++++ Records shown ++++

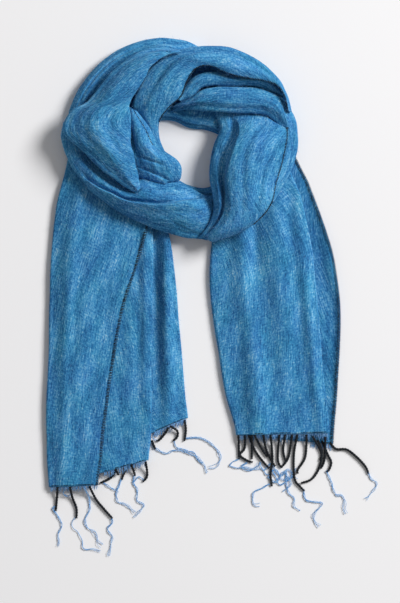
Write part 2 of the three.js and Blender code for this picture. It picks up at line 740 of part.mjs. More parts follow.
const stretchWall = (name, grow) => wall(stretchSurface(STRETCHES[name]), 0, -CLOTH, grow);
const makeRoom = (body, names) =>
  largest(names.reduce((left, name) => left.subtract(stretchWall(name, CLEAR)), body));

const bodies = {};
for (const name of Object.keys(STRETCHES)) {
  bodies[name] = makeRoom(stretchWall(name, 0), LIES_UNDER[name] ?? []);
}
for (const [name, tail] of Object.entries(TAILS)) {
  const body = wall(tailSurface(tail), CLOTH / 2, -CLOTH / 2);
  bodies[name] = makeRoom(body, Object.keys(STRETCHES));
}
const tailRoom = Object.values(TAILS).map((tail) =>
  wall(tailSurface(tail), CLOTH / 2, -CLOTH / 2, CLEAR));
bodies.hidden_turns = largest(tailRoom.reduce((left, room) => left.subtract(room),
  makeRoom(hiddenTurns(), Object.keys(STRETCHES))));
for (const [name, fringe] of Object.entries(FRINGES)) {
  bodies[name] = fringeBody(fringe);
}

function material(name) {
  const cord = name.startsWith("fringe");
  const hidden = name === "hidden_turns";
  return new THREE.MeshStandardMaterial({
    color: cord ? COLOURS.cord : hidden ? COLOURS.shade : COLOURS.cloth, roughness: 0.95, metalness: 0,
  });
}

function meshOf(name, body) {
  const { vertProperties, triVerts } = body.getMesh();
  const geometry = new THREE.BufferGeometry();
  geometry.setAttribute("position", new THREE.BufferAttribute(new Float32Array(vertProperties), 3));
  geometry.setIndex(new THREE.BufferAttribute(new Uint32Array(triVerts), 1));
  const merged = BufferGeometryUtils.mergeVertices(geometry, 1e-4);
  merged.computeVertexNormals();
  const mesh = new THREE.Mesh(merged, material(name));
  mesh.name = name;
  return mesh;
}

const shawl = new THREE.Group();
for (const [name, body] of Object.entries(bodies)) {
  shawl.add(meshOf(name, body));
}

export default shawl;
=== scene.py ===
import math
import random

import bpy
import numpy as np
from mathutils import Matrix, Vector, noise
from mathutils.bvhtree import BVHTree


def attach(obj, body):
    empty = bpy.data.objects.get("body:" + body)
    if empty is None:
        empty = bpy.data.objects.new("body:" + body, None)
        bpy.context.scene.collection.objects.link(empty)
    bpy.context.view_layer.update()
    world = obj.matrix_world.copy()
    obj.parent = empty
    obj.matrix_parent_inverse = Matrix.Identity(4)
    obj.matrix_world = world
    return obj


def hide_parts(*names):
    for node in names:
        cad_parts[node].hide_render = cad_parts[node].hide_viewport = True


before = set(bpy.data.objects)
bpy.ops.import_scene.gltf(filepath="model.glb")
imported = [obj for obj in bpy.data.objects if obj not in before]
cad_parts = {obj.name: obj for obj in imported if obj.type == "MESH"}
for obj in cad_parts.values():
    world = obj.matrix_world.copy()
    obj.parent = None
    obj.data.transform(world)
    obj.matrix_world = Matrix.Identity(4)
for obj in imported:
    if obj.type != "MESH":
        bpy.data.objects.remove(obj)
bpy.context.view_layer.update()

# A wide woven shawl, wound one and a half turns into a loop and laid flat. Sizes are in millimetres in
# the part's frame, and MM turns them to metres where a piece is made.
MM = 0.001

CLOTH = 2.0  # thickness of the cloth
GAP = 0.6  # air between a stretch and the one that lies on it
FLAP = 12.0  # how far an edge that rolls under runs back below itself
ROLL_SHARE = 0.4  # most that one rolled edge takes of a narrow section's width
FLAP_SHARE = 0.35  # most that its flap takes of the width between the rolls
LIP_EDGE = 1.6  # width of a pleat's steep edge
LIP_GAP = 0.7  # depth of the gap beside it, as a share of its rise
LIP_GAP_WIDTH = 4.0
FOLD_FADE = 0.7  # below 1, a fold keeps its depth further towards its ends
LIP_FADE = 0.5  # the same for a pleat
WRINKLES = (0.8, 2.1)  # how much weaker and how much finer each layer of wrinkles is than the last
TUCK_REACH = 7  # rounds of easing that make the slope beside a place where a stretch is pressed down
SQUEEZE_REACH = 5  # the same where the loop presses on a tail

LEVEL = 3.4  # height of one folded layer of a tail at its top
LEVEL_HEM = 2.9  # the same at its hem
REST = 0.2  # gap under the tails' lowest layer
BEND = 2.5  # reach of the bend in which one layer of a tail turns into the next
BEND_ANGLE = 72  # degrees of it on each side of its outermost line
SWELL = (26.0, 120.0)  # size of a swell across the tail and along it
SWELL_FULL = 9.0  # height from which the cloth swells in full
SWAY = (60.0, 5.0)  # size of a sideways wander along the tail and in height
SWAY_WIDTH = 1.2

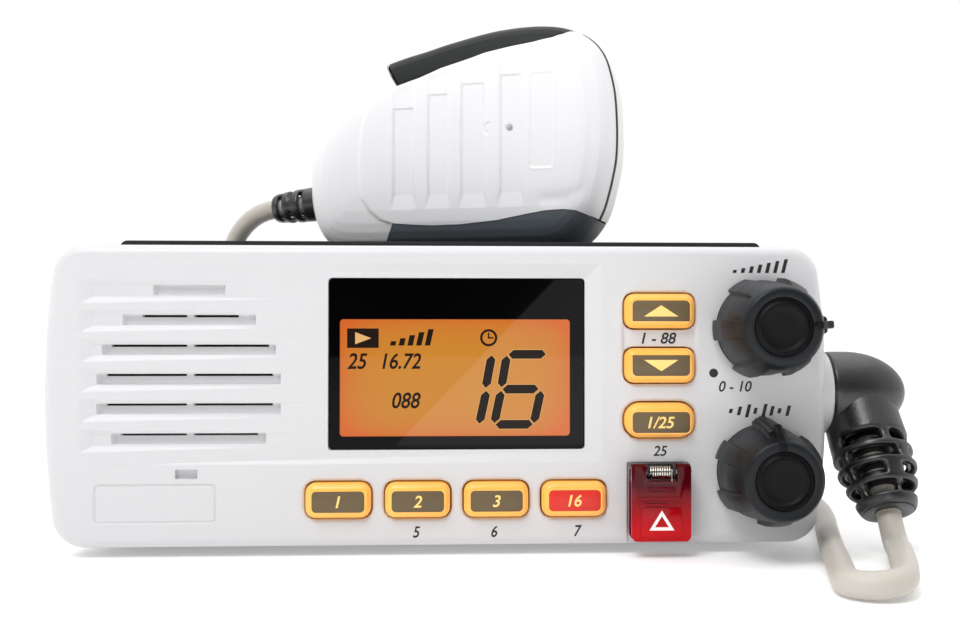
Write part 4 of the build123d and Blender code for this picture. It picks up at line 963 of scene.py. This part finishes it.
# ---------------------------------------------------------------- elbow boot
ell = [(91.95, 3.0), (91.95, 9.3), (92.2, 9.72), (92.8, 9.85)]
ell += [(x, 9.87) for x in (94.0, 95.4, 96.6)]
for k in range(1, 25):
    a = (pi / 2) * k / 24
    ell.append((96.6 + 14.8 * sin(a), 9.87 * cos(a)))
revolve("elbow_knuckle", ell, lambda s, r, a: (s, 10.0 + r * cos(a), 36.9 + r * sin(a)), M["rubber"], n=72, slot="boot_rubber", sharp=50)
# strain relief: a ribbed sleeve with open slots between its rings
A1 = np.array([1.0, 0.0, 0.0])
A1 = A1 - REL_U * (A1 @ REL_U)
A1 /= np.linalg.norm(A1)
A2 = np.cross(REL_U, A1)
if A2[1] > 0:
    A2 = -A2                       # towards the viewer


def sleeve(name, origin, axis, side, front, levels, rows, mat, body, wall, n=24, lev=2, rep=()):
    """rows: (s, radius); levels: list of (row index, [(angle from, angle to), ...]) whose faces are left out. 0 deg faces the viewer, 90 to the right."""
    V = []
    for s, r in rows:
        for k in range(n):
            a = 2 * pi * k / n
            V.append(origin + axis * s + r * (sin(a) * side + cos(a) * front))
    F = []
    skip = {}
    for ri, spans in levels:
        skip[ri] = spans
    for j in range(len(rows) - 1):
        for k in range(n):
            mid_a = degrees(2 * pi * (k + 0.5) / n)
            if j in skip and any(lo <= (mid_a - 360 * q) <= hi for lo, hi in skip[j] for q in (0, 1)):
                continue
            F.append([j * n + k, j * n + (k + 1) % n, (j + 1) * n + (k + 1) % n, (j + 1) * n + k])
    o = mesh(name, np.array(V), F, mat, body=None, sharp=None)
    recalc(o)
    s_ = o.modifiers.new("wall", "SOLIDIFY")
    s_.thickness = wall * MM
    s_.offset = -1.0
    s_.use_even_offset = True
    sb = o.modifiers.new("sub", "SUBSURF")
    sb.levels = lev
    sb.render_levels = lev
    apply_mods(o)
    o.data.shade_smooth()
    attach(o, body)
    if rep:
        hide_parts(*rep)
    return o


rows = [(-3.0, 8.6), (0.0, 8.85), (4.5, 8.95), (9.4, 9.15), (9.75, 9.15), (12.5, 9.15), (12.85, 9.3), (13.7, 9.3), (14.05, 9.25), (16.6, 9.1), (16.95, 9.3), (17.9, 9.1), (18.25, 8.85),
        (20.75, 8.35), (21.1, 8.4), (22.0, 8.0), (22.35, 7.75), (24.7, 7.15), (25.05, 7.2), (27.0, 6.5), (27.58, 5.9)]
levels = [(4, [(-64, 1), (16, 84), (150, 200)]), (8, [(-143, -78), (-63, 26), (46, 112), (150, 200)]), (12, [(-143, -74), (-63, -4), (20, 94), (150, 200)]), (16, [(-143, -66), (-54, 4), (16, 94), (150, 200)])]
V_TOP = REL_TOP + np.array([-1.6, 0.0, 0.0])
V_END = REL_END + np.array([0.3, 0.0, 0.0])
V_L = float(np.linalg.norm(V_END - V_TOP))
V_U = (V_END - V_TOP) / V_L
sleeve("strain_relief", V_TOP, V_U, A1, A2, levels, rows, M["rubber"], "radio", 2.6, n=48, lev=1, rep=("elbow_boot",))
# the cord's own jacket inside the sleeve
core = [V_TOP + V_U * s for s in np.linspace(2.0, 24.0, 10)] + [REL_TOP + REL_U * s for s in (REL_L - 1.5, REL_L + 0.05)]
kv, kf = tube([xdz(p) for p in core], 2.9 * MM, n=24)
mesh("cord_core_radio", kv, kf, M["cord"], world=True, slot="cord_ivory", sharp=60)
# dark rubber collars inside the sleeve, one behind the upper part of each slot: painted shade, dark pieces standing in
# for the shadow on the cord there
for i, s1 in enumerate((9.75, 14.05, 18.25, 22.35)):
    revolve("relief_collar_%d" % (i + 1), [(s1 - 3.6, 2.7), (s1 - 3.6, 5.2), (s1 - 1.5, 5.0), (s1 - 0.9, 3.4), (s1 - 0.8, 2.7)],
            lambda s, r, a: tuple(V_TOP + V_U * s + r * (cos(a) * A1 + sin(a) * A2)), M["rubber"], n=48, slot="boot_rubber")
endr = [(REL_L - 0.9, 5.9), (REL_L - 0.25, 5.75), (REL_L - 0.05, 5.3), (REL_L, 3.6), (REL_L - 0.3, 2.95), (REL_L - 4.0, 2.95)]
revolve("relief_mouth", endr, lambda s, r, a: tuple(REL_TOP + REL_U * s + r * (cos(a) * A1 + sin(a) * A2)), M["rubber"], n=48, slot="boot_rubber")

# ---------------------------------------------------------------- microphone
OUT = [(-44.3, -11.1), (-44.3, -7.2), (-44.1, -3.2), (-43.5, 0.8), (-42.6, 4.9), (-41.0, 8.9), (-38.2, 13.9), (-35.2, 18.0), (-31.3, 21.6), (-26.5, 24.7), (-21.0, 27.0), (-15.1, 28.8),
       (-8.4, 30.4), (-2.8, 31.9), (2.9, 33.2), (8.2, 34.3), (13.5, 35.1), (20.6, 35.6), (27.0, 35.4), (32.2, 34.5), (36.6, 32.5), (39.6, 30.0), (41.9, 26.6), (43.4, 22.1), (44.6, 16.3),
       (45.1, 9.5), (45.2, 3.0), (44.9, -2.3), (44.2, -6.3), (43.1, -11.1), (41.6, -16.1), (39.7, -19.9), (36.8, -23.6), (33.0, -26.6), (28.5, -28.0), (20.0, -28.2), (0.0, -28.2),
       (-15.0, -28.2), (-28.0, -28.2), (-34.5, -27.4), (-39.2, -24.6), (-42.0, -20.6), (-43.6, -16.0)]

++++

» Set problem:
Your output shall consist solely of the lines from the line with "obj.data.transform(world)" to the line with "SQUEEZE_REACH = 5", reproduced exactly, both ends included.

» Solution for this task:
    obj.data.transform(world)
    obj.matrix_world = Matrix.Identity(4)
for obj in imported:
    if obj.type != "MESH":
        bpy.data.objects.remove(obj)
bpy.context.view_layer.update()

# A wide woven shawl, wound one and a half turns into a loop and laid flat. Sizes are in millimetres in
# the part's frame, and MM turns them to metres where a piece is made.
MM = 0.001

CLOTH = 2.0  # thickness of the cloth
GAP = 0.6  # air between a stretch and the one that lies on it
FLAP = 12.0  # how far an edge that rolls under runs back below itself
ROLL_SHARE = 0.4  # most that one rolled edge takes of a narrow section's width
FLAP_SHARE = 0.35  # most that its flap takes of the width between the rolls
LIP_EDGE = 1.6  # width of a pleat's steep edge
LIP_GAP = 0.7  # depth of the gap beside it, as a share of its rise
LIP_GAP_WIDTH = 4.0
FOLD_FADE = 0.7  # below 1, a fold keeps its depth further towards its ends
LIP_FADE = 0.5  # the same for a pleat
WRINKLES = (0.8, 2.1)  # how much weaker and how much finer each layer of wrinkles is than the last
TUCK_REACH = 7  # rounds of easing that make the slope beside a place where a stretch is pressed down
SQUEEZE_REACH = 5  # the same where the loop presses on a tail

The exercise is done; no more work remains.